### [TASK BRIEF]
Beginning with the line that contains "The three.js and" and ending with the line that contains "return [(radius *", reproduce each line exactly; include both and add nothing.

### [DATA EXTRACT]
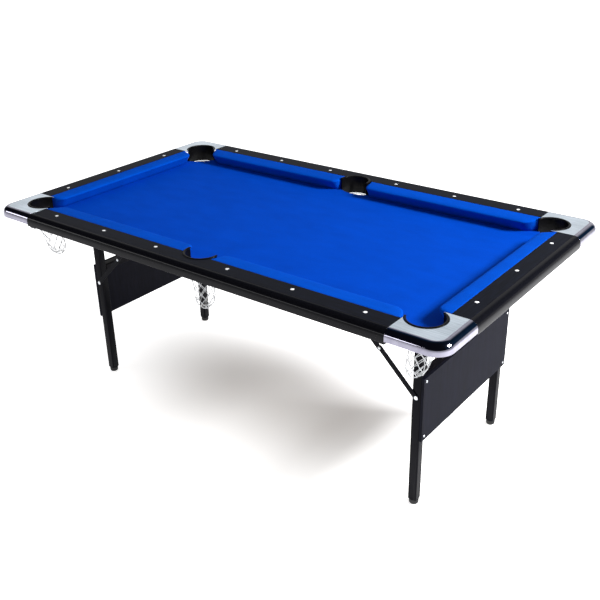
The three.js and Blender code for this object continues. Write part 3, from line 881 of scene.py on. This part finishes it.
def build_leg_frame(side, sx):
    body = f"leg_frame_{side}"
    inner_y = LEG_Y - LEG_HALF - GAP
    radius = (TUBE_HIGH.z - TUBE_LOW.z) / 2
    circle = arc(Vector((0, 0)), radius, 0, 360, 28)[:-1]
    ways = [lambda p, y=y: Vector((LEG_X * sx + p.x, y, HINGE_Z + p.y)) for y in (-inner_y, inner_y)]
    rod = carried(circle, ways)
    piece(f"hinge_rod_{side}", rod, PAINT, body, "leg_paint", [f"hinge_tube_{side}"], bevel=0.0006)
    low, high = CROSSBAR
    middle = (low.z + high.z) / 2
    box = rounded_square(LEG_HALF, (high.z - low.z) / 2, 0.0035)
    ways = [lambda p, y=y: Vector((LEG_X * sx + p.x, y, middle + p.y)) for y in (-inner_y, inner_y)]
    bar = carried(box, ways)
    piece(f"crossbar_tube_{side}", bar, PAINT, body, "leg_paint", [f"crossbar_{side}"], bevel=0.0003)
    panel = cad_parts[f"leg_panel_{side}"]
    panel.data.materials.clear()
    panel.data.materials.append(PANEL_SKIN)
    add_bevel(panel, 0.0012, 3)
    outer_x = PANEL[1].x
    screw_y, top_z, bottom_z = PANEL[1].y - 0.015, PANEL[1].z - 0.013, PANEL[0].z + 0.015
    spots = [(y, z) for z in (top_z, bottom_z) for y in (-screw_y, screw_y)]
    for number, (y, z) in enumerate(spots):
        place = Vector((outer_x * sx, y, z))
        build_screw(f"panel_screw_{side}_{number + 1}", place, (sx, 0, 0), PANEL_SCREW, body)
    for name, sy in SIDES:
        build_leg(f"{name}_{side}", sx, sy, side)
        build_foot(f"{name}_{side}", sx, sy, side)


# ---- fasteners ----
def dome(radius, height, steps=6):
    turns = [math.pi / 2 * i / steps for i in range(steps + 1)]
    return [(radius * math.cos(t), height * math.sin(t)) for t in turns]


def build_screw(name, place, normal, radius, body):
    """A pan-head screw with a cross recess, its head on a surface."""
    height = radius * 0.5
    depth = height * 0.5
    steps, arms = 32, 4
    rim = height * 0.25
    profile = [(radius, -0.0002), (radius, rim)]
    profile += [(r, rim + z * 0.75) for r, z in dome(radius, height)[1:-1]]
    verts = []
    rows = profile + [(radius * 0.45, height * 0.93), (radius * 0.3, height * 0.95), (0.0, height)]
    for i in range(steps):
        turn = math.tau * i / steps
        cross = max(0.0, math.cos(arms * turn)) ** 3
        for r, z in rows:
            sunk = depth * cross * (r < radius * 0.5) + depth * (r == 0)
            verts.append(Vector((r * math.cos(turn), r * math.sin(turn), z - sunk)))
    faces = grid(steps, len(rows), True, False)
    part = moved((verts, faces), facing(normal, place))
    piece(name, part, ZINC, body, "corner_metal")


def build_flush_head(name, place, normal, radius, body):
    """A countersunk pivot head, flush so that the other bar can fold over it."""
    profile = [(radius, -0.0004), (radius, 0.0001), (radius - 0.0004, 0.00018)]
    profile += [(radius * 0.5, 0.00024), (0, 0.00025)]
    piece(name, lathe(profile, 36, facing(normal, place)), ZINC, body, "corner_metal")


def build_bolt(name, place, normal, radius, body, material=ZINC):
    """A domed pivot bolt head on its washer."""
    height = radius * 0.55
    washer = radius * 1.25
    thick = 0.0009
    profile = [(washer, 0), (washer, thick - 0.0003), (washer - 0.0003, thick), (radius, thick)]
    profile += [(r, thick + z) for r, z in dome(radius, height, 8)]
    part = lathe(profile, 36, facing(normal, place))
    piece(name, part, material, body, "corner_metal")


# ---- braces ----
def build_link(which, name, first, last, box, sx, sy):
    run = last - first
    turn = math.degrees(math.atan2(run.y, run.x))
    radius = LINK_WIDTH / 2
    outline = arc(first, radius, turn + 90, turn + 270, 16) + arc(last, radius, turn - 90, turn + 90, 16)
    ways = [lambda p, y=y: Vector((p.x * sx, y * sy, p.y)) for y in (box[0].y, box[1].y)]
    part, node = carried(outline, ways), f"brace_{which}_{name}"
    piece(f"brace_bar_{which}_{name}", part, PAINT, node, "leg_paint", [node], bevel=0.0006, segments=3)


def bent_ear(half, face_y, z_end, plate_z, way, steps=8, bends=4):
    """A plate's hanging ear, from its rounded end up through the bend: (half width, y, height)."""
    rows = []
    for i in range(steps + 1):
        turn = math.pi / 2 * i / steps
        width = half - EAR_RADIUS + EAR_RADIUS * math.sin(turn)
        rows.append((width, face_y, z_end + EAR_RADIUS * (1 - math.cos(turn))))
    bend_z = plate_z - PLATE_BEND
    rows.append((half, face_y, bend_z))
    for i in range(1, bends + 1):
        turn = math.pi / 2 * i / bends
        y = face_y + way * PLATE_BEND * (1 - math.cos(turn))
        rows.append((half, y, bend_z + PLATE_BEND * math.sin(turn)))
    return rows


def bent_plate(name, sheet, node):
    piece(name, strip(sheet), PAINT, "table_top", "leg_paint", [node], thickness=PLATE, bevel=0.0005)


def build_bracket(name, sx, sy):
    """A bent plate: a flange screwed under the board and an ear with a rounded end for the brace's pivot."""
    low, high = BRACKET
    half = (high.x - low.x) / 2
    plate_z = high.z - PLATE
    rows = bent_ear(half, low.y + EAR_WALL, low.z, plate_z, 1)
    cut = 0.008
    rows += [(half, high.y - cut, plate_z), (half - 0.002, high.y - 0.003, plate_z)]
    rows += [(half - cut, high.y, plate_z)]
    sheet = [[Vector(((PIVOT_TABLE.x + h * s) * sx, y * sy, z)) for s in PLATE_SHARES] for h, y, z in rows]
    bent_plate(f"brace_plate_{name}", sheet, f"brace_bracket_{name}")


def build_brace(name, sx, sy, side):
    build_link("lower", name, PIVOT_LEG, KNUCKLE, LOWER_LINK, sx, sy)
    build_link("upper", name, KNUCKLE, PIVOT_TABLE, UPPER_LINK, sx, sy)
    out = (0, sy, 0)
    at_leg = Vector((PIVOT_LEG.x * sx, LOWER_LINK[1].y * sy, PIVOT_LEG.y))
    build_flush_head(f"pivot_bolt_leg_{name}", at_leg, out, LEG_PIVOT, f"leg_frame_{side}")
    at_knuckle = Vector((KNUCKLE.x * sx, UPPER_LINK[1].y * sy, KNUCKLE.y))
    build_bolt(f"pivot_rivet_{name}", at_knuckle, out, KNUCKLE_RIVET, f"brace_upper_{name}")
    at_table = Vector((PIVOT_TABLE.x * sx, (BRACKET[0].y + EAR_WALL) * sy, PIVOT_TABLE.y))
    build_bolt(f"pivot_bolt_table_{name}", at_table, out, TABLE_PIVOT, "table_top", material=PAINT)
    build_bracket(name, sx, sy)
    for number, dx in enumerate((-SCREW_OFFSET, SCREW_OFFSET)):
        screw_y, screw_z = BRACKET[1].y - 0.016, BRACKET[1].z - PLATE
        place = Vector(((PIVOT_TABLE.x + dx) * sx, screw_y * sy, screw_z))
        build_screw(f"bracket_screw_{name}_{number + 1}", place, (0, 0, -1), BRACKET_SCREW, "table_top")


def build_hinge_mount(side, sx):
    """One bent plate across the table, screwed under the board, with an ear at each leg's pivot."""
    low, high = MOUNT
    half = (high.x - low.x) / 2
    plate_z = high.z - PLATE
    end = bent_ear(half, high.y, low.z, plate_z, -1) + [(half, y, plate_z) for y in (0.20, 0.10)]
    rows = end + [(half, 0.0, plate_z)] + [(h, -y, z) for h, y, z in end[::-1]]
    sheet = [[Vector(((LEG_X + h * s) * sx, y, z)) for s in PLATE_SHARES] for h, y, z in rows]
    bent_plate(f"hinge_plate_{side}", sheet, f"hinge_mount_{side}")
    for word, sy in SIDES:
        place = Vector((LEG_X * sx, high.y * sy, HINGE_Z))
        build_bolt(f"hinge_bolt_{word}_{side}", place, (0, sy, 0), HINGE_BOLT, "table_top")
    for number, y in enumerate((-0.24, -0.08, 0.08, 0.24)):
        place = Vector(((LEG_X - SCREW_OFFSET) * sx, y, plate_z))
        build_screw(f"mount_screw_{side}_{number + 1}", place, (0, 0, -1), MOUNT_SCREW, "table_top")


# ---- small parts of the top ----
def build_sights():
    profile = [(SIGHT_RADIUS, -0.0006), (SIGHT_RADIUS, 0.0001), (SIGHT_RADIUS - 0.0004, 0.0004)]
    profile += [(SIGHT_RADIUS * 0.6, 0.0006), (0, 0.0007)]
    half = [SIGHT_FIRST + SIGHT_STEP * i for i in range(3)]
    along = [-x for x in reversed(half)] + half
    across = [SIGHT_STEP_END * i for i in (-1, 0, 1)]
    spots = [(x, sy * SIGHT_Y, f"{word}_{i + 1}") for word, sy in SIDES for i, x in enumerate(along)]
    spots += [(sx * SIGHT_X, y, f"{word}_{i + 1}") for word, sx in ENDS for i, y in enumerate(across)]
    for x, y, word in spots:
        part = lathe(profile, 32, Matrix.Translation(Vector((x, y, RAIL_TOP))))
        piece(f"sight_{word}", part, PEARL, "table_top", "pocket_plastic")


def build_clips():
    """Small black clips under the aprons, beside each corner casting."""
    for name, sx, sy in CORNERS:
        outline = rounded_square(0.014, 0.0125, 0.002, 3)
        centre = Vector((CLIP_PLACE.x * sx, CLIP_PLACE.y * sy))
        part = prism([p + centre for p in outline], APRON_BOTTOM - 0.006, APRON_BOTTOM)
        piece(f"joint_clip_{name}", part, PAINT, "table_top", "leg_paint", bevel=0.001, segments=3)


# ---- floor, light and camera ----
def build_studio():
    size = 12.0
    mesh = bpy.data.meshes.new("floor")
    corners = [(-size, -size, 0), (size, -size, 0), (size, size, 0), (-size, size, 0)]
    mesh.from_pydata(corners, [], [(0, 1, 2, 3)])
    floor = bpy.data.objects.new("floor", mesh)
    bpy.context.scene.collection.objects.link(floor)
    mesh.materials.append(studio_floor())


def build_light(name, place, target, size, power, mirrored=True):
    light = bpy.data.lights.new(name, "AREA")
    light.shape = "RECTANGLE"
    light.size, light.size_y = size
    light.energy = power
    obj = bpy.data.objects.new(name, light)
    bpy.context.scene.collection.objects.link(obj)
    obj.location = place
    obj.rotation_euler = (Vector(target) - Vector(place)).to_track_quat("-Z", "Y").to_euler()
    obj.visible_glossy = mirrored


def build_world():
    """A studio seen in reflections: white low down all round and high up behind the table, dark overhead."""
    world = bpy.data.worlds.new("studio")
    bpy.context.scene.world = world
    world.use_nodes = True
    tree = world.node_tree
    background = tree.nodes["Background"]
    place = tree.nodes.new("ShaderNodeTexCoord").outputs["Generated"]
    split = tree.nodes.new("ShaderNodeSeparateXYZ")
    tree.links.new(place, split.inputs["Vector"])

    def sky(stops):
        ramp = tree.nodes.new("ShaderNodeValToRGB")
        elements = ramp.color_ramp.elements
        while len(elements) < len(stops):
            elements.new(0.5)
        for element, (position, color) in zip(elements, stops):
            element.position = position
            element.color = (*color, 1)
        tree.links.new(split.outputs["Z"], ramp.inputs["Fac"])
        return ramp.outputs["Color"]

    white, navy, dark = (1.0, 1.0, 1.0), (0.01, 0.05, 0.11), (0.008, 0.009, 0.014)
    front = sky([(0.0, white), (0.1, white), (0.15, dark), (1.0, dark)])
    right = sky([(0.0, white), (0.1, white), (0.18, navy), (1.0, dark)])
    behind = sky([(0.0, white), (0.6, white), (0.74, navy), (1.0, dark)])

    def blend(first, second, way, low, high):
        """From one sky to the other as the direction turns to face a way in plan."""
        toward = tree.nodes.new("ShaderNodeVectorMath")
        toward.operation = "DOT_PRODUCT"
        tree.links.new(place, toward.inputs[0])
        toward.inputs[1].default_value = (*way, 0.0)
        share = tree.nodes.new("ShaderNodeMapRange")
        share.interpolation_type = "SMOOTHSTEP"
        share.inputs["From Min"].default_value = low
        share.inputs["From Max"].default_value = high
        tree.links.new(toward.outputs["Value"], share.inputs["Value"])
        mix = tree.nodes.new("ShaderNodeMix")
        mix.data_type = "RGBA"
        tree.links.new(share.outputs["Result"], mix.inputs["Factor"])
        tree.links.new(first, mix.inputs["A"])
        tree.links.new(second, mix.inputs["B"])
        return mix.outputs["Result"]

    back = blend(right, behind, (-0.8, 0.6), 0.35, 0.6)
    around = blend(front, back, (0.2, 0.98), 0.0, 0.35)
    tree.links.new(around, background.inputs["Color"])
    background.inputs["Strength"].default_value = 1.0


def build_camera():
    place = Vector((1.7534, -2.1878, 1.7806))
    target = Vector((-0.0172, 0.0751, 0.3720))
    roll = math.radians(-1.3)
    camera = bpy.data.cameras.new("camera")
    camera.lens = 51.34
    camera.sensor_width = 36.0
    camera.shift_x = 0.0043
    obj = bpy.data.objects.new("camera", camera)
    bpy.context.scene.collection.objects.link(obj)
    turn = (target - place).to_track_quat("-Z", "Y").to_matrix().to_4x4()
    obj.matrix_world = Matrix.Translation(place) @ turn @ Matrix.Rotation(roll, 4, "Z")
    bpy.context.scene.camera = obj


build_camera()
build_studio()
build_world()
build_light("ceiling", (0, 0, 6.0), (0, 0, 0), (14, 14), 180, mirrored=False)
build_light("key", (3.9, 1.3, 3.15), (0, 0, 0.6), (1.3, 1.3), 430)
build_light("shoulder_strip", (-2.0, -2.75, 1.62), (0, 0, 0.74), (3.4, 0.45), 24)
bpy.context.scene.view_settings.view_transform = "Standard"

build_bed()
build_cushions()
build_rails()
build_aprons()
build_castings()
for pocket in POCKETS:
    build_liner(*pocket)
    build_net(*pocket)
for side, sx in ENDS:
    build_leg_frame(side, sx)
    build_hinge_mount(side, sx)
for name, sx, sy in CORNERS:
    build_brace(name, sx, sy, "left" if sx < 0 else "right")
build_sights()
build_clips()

--

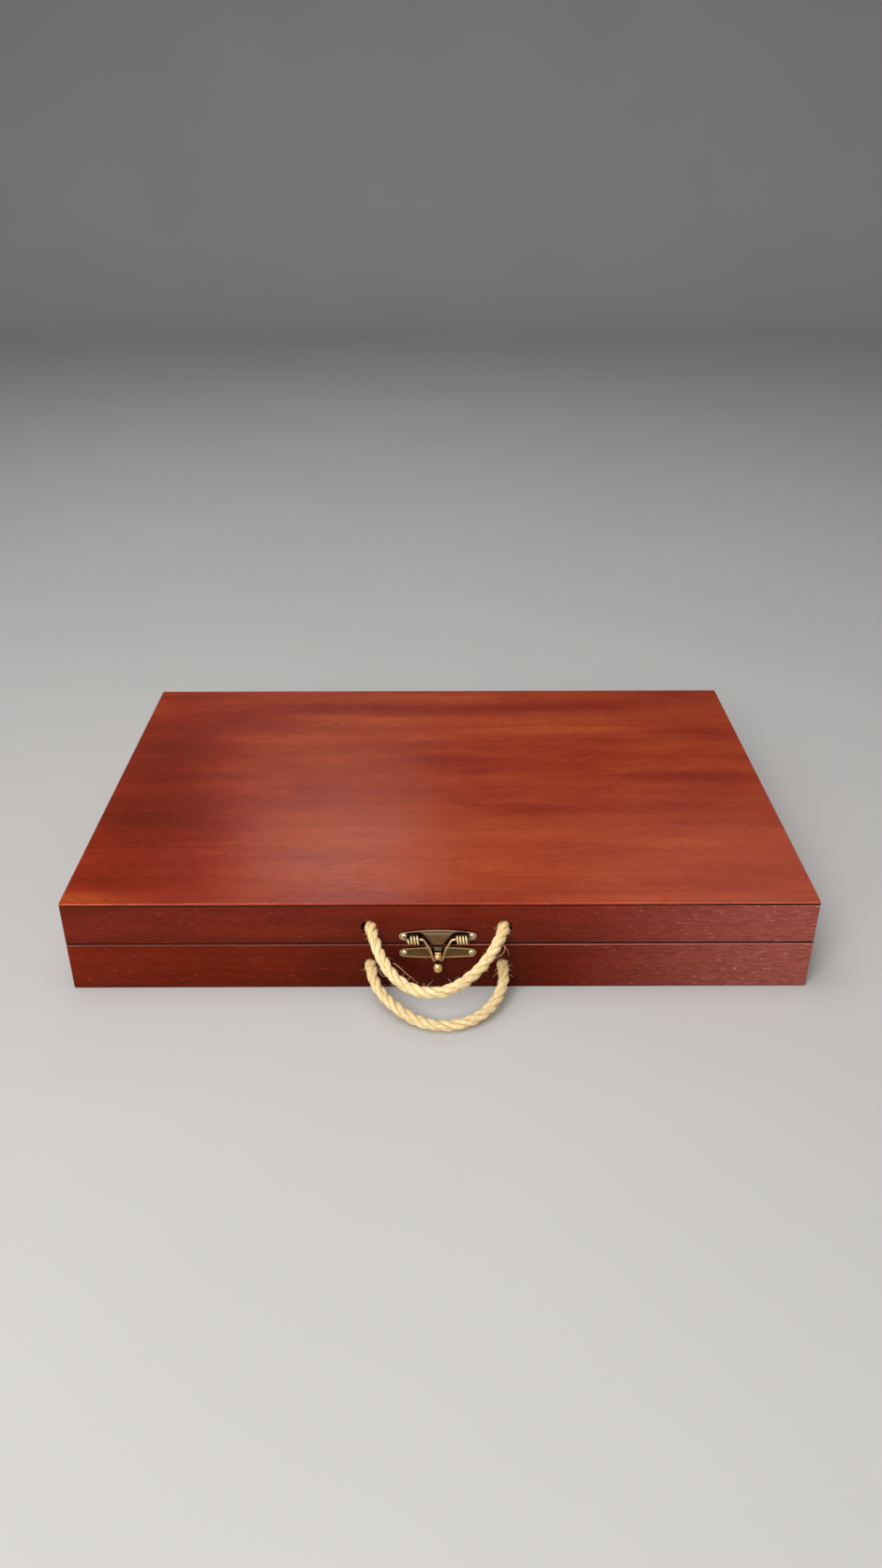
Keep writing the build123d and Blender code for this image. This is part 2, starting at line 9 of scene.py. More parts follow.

### [ANSWER TO THIS TASK]
The three.js and Blender code for this object continues. Write part 3, from line 881 of scene.py on. This part finishes it.
def build_leg_frame(side, sx):
    body = f"leg_frame_{side}"
    inner_y = LEG_Y - LEG_HALF - GAP
    radius = (TUBE_HIGH.z - TUBE_LOW.z) / 2
    circle = arc(Vector((0, 0)), radius, 0, 360, 28)[:-1]
    ways = [lambda p, y=y: Vector((LEG_X * sx + p.x, y, HINGE_Z + p.y)) for y in (-inner_y, inner_y)]
    rod = carried(circle, ways)
    piece(f"hinge_rod_{side}", rod, PAINT, body, "leg_paint", [f"hinge_tube_{side}"], bevel=0.0006)
    low, high = CROSSBAR
    middle = (low.z + high.z) / 2
    box = rounded_square(LEG_HALF, (high.z - low.z) / 2, 0.0035)
    ways = [lambda p, y=y: Vector((LEG_X * sx + p.x, y, middle + p.y)) for y in (-inner_y, inner_y)]
    bar = carried(box, ways)
    piece(f"crossbar_tube_{side}", bar, PAINT, body, "leg_paint", [f"crossbar_{side}"], bevel=0.0003)
    panel = cad_parts[f"leg_panel_{side}"]
    panel.data.materials.clear()
    panel.data.materials.append(PANEL_SKIN)
    add_bevel(panel, 0.0012, 3)
    outer_x = PANEL[1].x
    screw_y, top_z, bottom_z = PANEL[1].y - 0.015, PANEL[1].z - 0.013, PANEL[0].z + 0.015
    spots = [(y, z) for z in (top_z, bottom_z) for y in (-screw_y, screw_y)]
    for number, (y, z) in enumerate(spots):
        place = Vector((outer_x * sx, y, z))
        build_screw(f"panel_screw_{side}_{number + 1}", place, (sx, 0, 0), PANEL_SCREW, body)
    for name, sy in SIDES:
        build_leg(f"{name}_{side}", sx, sy, side)
        build_foot(f"{name}_{side}", sx, sy, side)


# ---- fasteners ----
def dome(radius, height, steps=6):
    turns = [math.pi / 2 * i / steps for i in range(steps + 1)]
    return [(radius * math.cos(t), height * math.sin(t)) for t in turns]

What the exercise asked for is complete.